— DATA PROVIDED —
# # # #
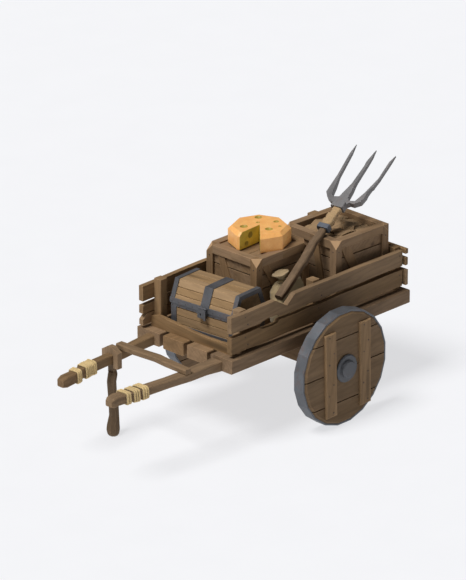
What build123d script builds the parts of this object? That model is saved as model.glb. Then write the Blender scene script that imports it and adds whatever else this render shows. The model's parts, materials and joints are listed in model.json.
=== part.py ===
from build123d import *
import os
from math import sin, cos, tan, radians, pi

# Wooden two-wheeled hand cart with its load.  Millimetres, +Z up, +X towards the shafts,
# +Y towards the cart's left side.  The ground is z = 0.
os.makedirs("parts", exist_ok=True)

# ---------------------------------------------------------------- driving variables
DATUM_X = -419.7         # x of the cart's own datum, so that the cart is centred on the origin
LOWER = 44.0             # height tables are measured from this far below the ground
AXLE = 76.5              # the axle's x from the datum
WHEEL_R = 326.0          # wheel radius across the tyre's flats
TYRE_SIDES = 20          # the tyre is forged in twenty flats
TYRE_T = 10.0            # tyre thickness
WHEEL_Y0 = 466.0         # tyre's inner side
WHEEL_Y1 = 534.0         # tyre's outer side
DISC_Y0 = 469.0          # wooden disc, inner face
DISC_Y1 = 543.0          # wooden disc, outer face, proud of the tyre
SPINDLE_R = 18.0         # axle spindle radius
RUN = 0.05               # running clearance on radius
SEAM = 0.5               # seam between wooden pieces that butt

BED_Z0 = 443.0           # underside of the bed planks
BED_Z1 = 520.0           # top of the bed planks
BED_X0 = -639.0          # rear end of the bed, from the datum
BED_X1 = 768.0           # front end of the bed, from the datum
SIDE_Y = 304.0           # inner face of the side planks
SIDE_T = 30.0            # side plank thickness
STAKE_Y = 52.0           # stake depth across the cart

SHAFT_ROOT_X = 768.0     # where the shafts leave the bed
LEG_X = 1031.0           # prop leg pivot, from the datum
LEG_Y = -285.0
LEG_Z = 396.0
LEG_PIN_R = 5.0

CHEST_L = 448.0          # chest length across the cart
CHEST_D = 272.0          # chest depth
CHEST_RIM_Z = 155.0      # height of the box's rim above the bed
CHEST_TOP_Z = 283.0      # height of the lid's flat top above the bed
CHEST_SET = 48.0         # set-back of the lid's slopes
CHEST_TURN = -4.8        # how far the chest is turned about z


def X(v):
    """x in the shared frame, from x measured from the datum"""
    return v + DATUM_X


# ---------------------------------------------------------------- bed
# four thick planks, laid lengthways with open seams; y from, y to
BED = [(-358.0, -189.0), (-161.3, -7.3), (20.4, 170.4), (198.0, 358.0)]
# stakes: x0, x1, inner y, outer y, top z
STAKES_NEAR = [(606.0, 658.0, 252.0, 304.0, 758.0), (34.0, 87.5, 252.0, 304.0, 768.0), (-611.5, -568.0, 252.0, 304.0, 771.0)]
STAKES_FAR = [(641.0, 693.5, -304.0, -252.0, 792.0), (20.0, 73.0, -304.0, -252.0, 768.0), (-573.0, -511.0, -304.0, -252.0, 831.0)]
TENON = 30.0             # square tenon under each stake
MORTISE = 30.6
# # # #
Write the data out again in full and exactly.

— FINISHED TASK —
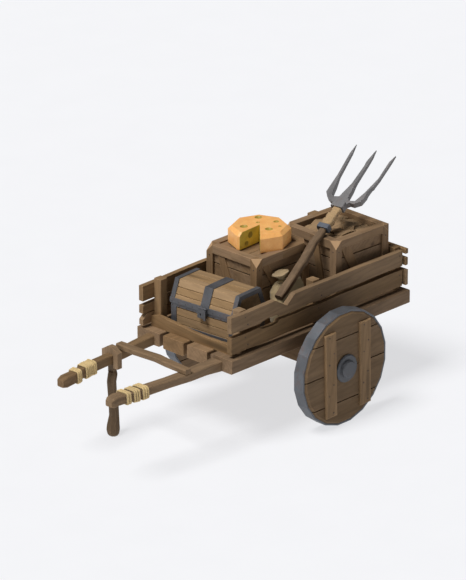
What build123d script builds the parts of this object? That model is saved as model.glb. Then write the Blender scene script that imports it and adds whatever else this render shows. The model's parts, materials and joints are listed in model.json.
=== part.py ===
from build123d import *
import os
from math import sin, cos, tan, radians, pi

# Wooden two-wheeled hand cart with its load.  Millimetres, +Z up, +X towards the shafts,
# +Y towards the cart's left side.  The ground is z = 0.
os.makedirs("parts", exist_ok=True)

# ---------------------------------------------------------------- driving variables
DATUM_X = -419.7         # x of the cart's own datum, so that the cart is centred on the origin
LOWER = 44.0             # height tables are measured from this far below the ground
AXLE = 76.5              # the axle's x from the datum
WHEEL_R = 326.0          # wheel radius across the tyre's flats
TYRE_SIDES = 20          # the tyre is forged in twenty flats
TYRE_T = 10.0            # tyre thickness
WHEEL_Y0 = 466.0         # tyre's inner side
WHEEL_Y1 = 534.0         # tyre's outer side
DISC_Y0 = 469.0          # wooden disc, inner face
DISC_Y1 = 543.0          # wooden disc, outer face, proud of the tyre
SPINDLE_R = 18.0         # axle spindle radius
RUN = 0.05               # running clearance on radius
SEAM = 0.5               # seam between wooden pieces that butt

BED_Z0 = 443.0           # underside of the bed planks
BED_Z1 = 520.0           # top of the bed planks
BED_X0 = -639.0          # rear end of the bed, from the datum
BED_X1 = 768.0           # front end of the bed, from the datum
SIDE_Y = 304.0           # inner face of the side planks
SIDE_T = 30.0            # side plank thickness
STAKE_Y = 52.0           # stake depth across the cart

SHAFT_ROOT_X = 768.0     # where the shafts leave the bed
LEG_X = 1031.0           # prop leg pivot, from the datum
LEG_Y = -285.0
LEG_Z = 396.0
LEG_PIN_R = 5.0

CHEST_L = 448.0          # chest length across the cart
CHEST_D = 272.0          # chest depth
CHEST_RIM_Z = 155.0      # height of the box's rim above the bed
CHEST_TOP_Z = 283.0      # height of the lid's flat top above the bed
CHEST_SET = 48.0         # set-back of the lid's slopes
CHEST_TURN = -4.8        # how far the chest is turned about z


def X(v):
    """x in the shared frame, from x measured from the datum"""
    return v + DATUM_X


# ---------------------------------------------------------------- bed
# four thick planks, laid lengthways with open seams; y from, y to
BED = [(-358.0, -189.0), (-161.3, -7.3), (20.4, 170.4), (198.0, 358.0)]
# stakes: x0, x1, inner y, outer y, top z
STAKES_NEAR = [(606.0, 658.0, 252.0, 304.0, 758.0), (34.0, 87.5, 252.0, 304.0, 768.0), (-611.5, -568.0, 252.0, 304.0, 771.0)]
STAKES_FAR = [(641.0, 693.5, -304.0, -252.0, 792.0), (20.0, 73.0, -304.0, -252.0, 768.0), (-573.0, -511.0, -304.0, -252.0, 831.0)]
TENON = 30.0             # square tenon under each stake
MORTISE = 30.6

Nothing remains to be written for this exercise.